Since entering Lebanese electoral politics in the 1992, Hezbollah has refrained from using violence to influence the outcome of elections. However, this does not preclude Hezbollah from participating in other forms of intimidation. The siege of downtown Beirut in May 2008 was part of a longer pattern of violent contestation for supremacy within the Shia community, most destructively during the “War of the Camps” against Amal in 1986 and 1987. Political participation has forced Hezbollah to be more pragmatic in its domestic politics—as evidenced by their coalition with Michel Aoun’s Christian Free Patriotic Movement—but has not moderated its bellicose rhetoric and actions against Israel and the U.S.
Rose-colored glasses are known to shatter in Lebanon, and wishful thinking about a possible Hezbollah about-face—where the armed resistance movement would become “responsible” and trade in its weapons for vague promises of power-sharing, good governance and legitimacy—should be balanced with a clear-eyed assessment of Hezbollah’s likely strategic calculations. Policy makers will not easily forget—nor should they—that Hezbollah has U.S. blood on its hands, most notoriously the deaths of 241 Americans in the bombing of the U.S. Marine Barracks in October 1983, or that prior to 9/11, it was responsible for more American deaths than any other terrorist group.

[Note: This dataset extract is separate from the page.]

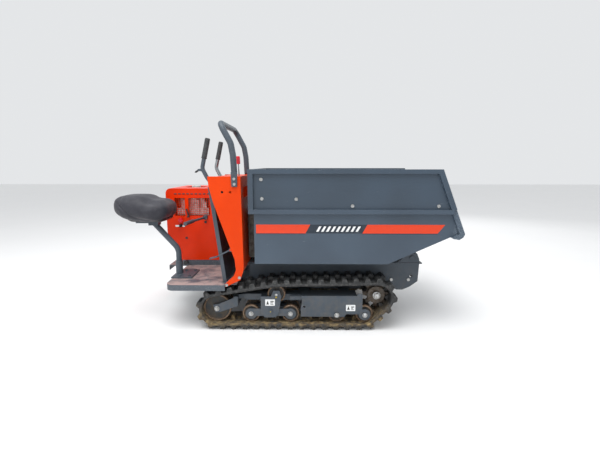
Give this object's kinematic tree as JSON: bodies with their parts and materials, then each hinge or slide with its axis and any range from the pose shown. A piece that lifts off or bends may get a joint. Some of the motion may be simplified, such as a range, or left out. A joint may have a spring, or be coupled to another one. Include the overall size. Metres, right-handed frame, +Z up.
{
  "type": "power wheelbarrow",
  "caption": "Tracked ride-on mini dumper with a forward-tipping bucket, operator's platform, swivel seat, console with levers and a hooded engine.",
  "frame": {"origin": "on the ground below the centre of the machine's box", "axes": "+X forward to the bucket's lip, +Y to the machine's left, +Z up"},
  "size_m": [1.842, 0.76, 1.0785],
  "materials": {
    "track_rubber": "matt, mud on the inner side",
    "wheel_steel": "worn and muddy",
    "frame_paint": "satin black powder coat",
    "bucket_paint": "dark grey-blue powder coat",
    "orange_paint": "gloss orange powder coat",
    "bolt_steel": "zinc plated",
    "chrome_rod": "hard chrome",
    "deck_grit": "coarse anti-slip coating",
    "seat_cover": "charcoal synthetic leather",
    "black_plastic": "moulded, satin",
    "red_plastic": "moulded, gloss",
    "engine_alloy": "cast",
    "cooler_fins": "raw fins, dusty"
  },
  "bodies": {
    "chassis": {"chassis_frame": "frame_paint", "platform": "deck_grit", "seat_socket": "frame_paint", "console_side_right": "orange_paint", "console_side_left": "orange_paint", "console_front_panel": "orange_paint", "console_rear_cover": "frame_paint", "handlebar": "frame_paint", "engine_hood": "orange_paint", "engine": "engine_alloy", "fuel_tank": "black_plastic", "oil_tank": "frame_paint", "oil_cooler": "cooler_fins", "frame_bolts": "bolt_steel", "track_frame_right": "frame_paint", "track_guard_right": "frame_paint", "travel_motor_right": "frame_paint", "track_belt_right": "track_rubber", "track_frame_left": "frame_paint", "track_guard_left": "frame_paint", "travel_motor_left": "frame_paint", "track_belt_left": "track_rubber"},
    "sprocket_right": {"drive_sprocket_right": "wheel_steel"},
    "idler_right": {"idler_wheel_right": "wheel_steel"},
    "top_roller_right": {"top_roller_right": "wheel_steel"},
    "bogie_right": {"bogie_arm_right": "frame_paint"},
    "tension_fork_right": {"tension_fork_right": "frame_paint"},
    "bogie_roller_rear_right": {"bogie_roller_rear_right": "wheel_steel"},
    "bogie_roller_front_right": {"bogie_roller_front_right": "wheel_steel"},
    "fixed_roller_rear_right": {"fixed_roller_rear_right": "wheel_steel"},
    "fixed_roller_front_right": {"fixed_roller_front_right": "wheel_steel"},
    "sprocket_left": {"drive_sprocket_left": "wheel_steel"},
    "idler_left": {"idler_wheel_left": "wheel_steel"},
    "top_roller_left": {"top_roller_left": "wheel_steel"},
    "bogie_left": {"bogie_arm_left": "frame_paint"},
    "tension_fork_left": {"tension_fork_left": "frame_paint"},
    "bogie_roller_rear_left": {"bogie_roller_rear_left": "wheel_steel"},
    "bogie_roller_front_left": {"bogie_roller_front_left": "wheel_steel"},
    "fixed_roller_rear_left": {"fixed_roller_rear_left": "wheel_steel"},
    "fixed_roller_front_left": {"fixed_roller_front_left": "wheel_steel"},
    "bucket": {"bucket_tub": "bucket_paint", "extension_boards": "bucket_paint", "bucket_bolts": "bolt_steel"},
    "cylinder_barrel": {"cylinder_barrel": "frame_paint"},
    "cylinder_rod": {"cylinder_rod": "chrome_rod"},
    "steering_lever_right": {"steering_lever_right": "frame_paint", "lever_grip_right": "black_plastic"},
    "steering_lever_left": {"steering_lever_left": "bolt_steel", "lever_grip_left": "black_plastic"},
    "lever_trigger": {"lever_trigger": "black_plastic"},
    "tip_lever": {"tip_lever": "bolt_steel", "tip_lever_knob": "red_plastic"},
    "foot_pedal": {"foot_pedal": "bolt_steel"},
    "seat": {"seat_post": "frame_paint", "seat_cushion": "seat_cover"},
    "throttle_lever": {"throttle_lever": "black_plastic"},
    "parking_brake_lever": {"parking_brake_lever": "frame_paint"},
    "ignition_key": {"ignition_key": "bolt_steel"},
    "stop_button": {"stop_button": "red_plastic"},
    "hood_latch_knob": {"hood_latch_knob": "black_plastic"}
  },
  "joints": [
    {"name": "track_drive_right", "type": "hinge", "parent": "chassis", "child": "sprocket_right", "pos_m": [0.495, -0.286, 0.176], "axis": [0, 1, 0], "continuous": true, "deforming": ["track_belt_right"]},
    {"name": "bogie_rock_right", "type": "hinge", "parent": "chassis", "child": "bogie_right", "pos_m": [-0.065, -0.286, 0.0966], "axis": [0, 1, 0], "range_deg": [-3, 3], "deforming": ["track_belt_right"]},
    {"name": "track_tension_right", "type": "slide", "parent": "chassis", "child": "tension_fork_right", "axis": [1, 0, 0], "range_m": [0, 0.02], "deforming": ["track_belt_right"]},
    {"name": "idler_spin_right", "type": "hinge", "parent": "tension_fork_right", "child": "idler_right", "pos_m": [-0.35067, -0.286, 0.108], "axis": [0, 1, 0], "continuous": true},
    {"name": "top_roller_spin_right", "type": "hinge", "parent": "chassis", "child": "top_roller_right", "pos_m": [-0.035, -0.286, 0.187], "axis": [0, 1, 0], "continuous": true},
    {"name": "bogie_roller_rear_spin_right", "type": "hinge", "parent": "bogie_right", "child": "bogie_roller_rear_right", "pos_m": [-0.1693, -0.286, 0.0804], "axis": [0, 1, 0], "continuous": true},
    {"name": "bogie_roller_front_spin_right", "type": "hinge", "parent": "bogie_right", "child": "bogie_roller_front_right", "pos_m": [0.0393, -0.286, 0.0804], "axis": [0, 1, 0], "continuous": true},
    {"name": "fixed_roller_rear_spin_right", "type": "hinge", "parent": "chassis", "child": "fixed_roller_rear_right", "pos_m": [0.283, -0.286, 0.0804], "axis": [0, 1, 0], "continuous": true},
    {"name": "fixed_roller_front_spin_right", "type": "hinge", "parent": "chassis", "child": "fixed_roller_front_right", "pos_m": [0.43, -0.286, 0.0804], "axis": [0, 1, 0], "continuous": true},
    {"name": "track_drive_left", "type": "hinge", "parent": "chassis", "child": "sprocket_left", "pos_m": [0.495, 0.286, 0.176], "axis": [0, 1, 0], "continuous": true, "deforming": ["track_belt_left"]},
    {"name": "bogie_rock_left", "type": "hinge", "parent": "chassis", "child": "bogie_left", "pos_m": [-0.065, 0.286, 0.0966], "axis": [0, 1, 0], "range_deg": [-3, 3], "deforming": ["track_belt_left"]},
    {"name": "track_tension_left", "type": "slide", "parent": "chassis", "child": "tension_fork_left", "axis": [1, 0, 0], "range_m": [0, 0.02], "deforming": ["track_belt_left"]},
    {"name": "idler_spin_left", "type": "hinge", "parent": "tension_fork_left", "child": "idler_left", "pos_m": [-0.35067, 0.286, 0.108], "axis": [0, 1, 0], "continuous": true},
    {"name": "top_roller_spin_left", "type": "hinge", "parent": "chassis", "child": "top_roller_left", "pos_m": [-0.035, 0.286, 0.187], "axis": [0, 1, 0], "continuous": true},
    {"name": "bogie_roller_rear_spin_left", "type": "hinge", "parent": "bogie_left", "child": "bogie_roller_rear_left", "pos_m": [-0.1693, 0.286, 0.0804], "axis": [0, 1, 0], "continuous": true},
    {"name": "bogie_roller_front_spin_left", "type": "hinge", "parent": "bogie_left", "child": "bogie_roller_front_left", "pos_m": [0.0393, 0.286, 0.0804], "axis": [0, 1, 0], "continuous": true},
    {"name": "fixed_roller_rear_spin_left", "type": "hinge", "parent": "chassis", "child": "fixed_roller_rear_left", "pos_m": [0.283, 0.286, 0.0804], "axis": [0, 1, 0], "continuous": true},
    {"name": "fixed_roller_front_spin_left", "type": "hinge", "parent": "chassis", "child": "fixed_roller_front_left", "pos_m": [0.43, 0.286, 0.0804], "axis": [0, 1, 0], "continuous": true},
    {"name": "bucket_tip", "type": "hinge", "parent": "chassis", "child": "bucket", "pos_m": [0.715, 0, 0.345], "axis": [0, 1, 0], "range_deg": [0, 70]},
    {"name": "cylinder_swing", "type": "hinge", "parent": "chassis", "child": "cylinder_barrel", "pos_m": [0.283, 0, 0.223], "axis": [0, 1, 0], "range_deg": [0, 2.88]},
    {"name": "cylinder_stroke", "type": "slide", "parent": "cylinder_barrel", "child": "cylinder_rod", "axis": [0.9229, 0, 0.385], "range_m": [0, 0.05903]},
    {"name": "steering_right", "type": "hinge", "parent": "chassis", "child": "steering_lever_right", "pos_m": [-0.345, -0.314, 0.735], "axis": [0, 1, 0], "range_deg": [-10, 10], "stiffness_Nm_per_rad": 8},
    {"name": "steering_left", "type": "hinge", "parent": "chassis", "child": "steering_lever_left", "pos_m": [-0.345, -0.004, 0.735], "axis": [0, 1, 0], "range_deg": [-10, 10], "stiffness_Nm_per_rad": 8},
    {"name": "trigger", "type": "hinge", "parent": "steering_lever_right", "child": "lever_trigger", "pos_m": [-0.426, -0.314, 0.834], "axis": [0, 1, 0], "range_deg": [0, 18], "stiffness_Nm_per_rad": 0.2},
    {"name": "tip_control", "type": "hinge", "parent": "chassis", "child": "tip_lever", "pos_m": [-0.232, -0.25, 0.776], "axis": [0, 1, 0], "range_deg": [-15, 15], "stiffness_Nm_per_rad": 1},
    {"name": "pedal", "type": "hinge", "parent": "chassis", "child": "foot_pedal", "pos_m": [-0.266, -0.348, 0.428], "axis": [0, 1, 0], "range_deg": [-12, 0], "stiffness_Nm_per_rad": 8, "springref_deg": 6.88},
    {"name": "seat_swivel", "type": "hinge", "parent": "chassis", "child": "seat", "pos_m": [-0.594, -0.185, 0.29], "axis": [0, 0, 1], "range_deg": [0, 90]},
    {"name": "throttle", "type": "hinge", "parent": "chassis", "child": "throttle_lever", "pos_m": [-0.602, 0.017, 0.592], "axis": [0, 1, 0], "range_deg": [-60, 0]},
    {"name": "parking_brake", "type": "hinge", "parent": "chassis", "child": "parking_brake_lever", "pos_m": [-0.488, 0, 0.546], "axis": [0, 1, 0], "range_deg": [-30, 0]},
    {"name": "key_turn", "type": "hinge", "parent": "chassis", "child": "ignition_key", "pos_m": [-0.641, 0.01, 0.495], "axis": [0, -1, 0], "range_deg": [-60, 30]},
    {"name": "stop_press", "type": "slide", "parent": "chassis", "child": "stop_button", "axis": [0, 1, 0], "range_m": [0, 0.005], "stiffness_N_per_m": 400},
    {"name": "hood_latch", "type": "hinge", "parent": "chassis", "child": "hood_latch_knob", "pos_m": [-0.617, 0.01, 0.265], "axis": [0, -1, 0], "range_deg": [0, 90]}
  ],
  "couplings": [
    {"joint": "idler_spin_right", "follows": "track_drive_right", "ratio": 0.94054},
    {"joint": "top_roller_spin_right", "follows": "track_drive_right", "ratio": 1.4622},
    {"joint": "bogie_roller_rear_spin_right", "follows": "track_drive_right", "ratio": 1.5},
    {"joint": "bogie_roller_front_spin_right", "follows": "track_drive_right", "ratio": 1.5},
    {"joint": "fixed_roller_rear_spin_right", "follows": "track_drive_right", "ratio": 1.5},
    {"joint": "fixed_roller_front_spin_right", "follows": "track_drive_right", "ratio": 1.5},
    {"joint": "idler_spin_left", "follows": "track_drive_left", "ratio": 0.94054},
    {"joint": "top_roller_spin_left", "follows": "track_drive_left", "ratio": 1.4622},
    {"joint": "bogie_roller_rear_spin_left", "follows": "track_drive_left", "ratio": 1.5},
    {"joint": "bogie_roller_front_spin_left", "follows": "track_drive_left", "ratio": 1.5},
    {"joint": "fixed_roller_rear_spin_left", "follows": "track_drive_left", "ratio": 1.5},
    {"joint": "fixed_roller_front_spin_left", "follows": "track_drive_left", "ratio": 1.5},
    {"joint": "cylinder_swing", "follows": "bucket_tip", "ratio": 0.040368},
    {"joint": "cylinder_stroke", "follows": "bucket_tip", "m_per_rad": 0.048152}
  ]
}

However, should the President deem it in the national interest to “talk to terrorists”, we must not be hamstrung by what Leslie Gelb, writing in the recent issue of Foreign Affairs, calls, “the demons of ideology, politics, and arrogance,” that, “ensnare leaders into thinking about what they supposedly must do, rather than about what they can do.” While Hezbollah may glorify violence, hijack civil society, cleave citizens from the state, and intimidate their opponents, they are still the most powerful representative of Lebanon's majority Shiite community and a vital source of social services.
The U.S. approach to Hezbollah diverges from that of the EU, and now the UK. In February 2009, the UK commenced low-level contacts, even inviting Hezbollah MP Hussein al-Hajj Hassan to give an address before the House of Commons. Because Hezbollah is not on the EU list of terrorist organizations, their European financial assets are not frozen and they are able to fundraise without major restrictions. The U.S. must seek a middle ground, where contact—should it be deemed in the national interest—is possible, but financial flows remain frozen. Regardless of our strategic interests in the region, allowing Hezbollah to fundraise in the U.S. or inviting a Hezbollah MP to Capitol Hill would be disgraceful.
According to deputy leader Sheikh Naim Kassem, “Hezbollah has decided to turn the page on the last phase and open a new page for the coming stage.” The U.S. should maintain its public poker-face for the time being, while closely watching British efforts to determine if incentives for disarmament and moderation exist. The British can be our strategic conduit and a sounding board for elements of Hezbollah seeking greater international legitimacy. During the post-election horse-trading, the U.S. should signal that it could modify its policy toward Hezbollah, but that a Hezbollah-allied Minister of Defense or Interior in the proposed national unity cabinet would be nonstarters.
Mindful of the alleged 30,000 rockets pointed at Israel, the U.S. should define an acceptable détente that would redefine Hezbollah as a responsible opposition party.
A similar experiment is playing out across the world in a somewhat similar context. Nepal’s Unified Communist Party of Nepal (Maoist)—until their government collapsed several weeks ago—was Nepal’s democratically elected majority party and a U.S. designated terrorist group. While U.S. contacts with the Maoists have been complicated by their inclusion on the TEL, U.S. Assistant Secretary of State Richard Boucher hinted during a recent visit—during which he met Maoist leaders—that the U.S. would consider removing the Maoists from the list should they “act within the political system and abandon the past practices of terrorism and violence”.
Regardless of whether or not the U.S. chooses to engage Hezbollah, our terrorist designation process should be better calibrated to fight terror while engaging armed groups inclined toward moderation and participation. The terror lists, while valuable, are inflexible and lack clear gradations. All of the groups on the FTO lists are violent and dangerous, but not equally so. The U.S. should craft a more flexible and surgical designation process while articulating a clear process—both words and actions measurable by benchmarks—by which terrorist entities can remove themselves from the terror lists. Without such information, they have no incentive to reform and no pathway to follow.
Hope may win Presidential elections in the U.S., but Lebanon has never been fertile ground for such capricious emotions. U.S. policy toward Lebanon and Hezbollah should be neither recklessly guided by dubious best-case scenarios, nor confined by a doctrinaire straightjacket leftover from the Bush Administration.
• Joshua Gross is a Master's candidate at The Fletcher School of Law and Diplomacy.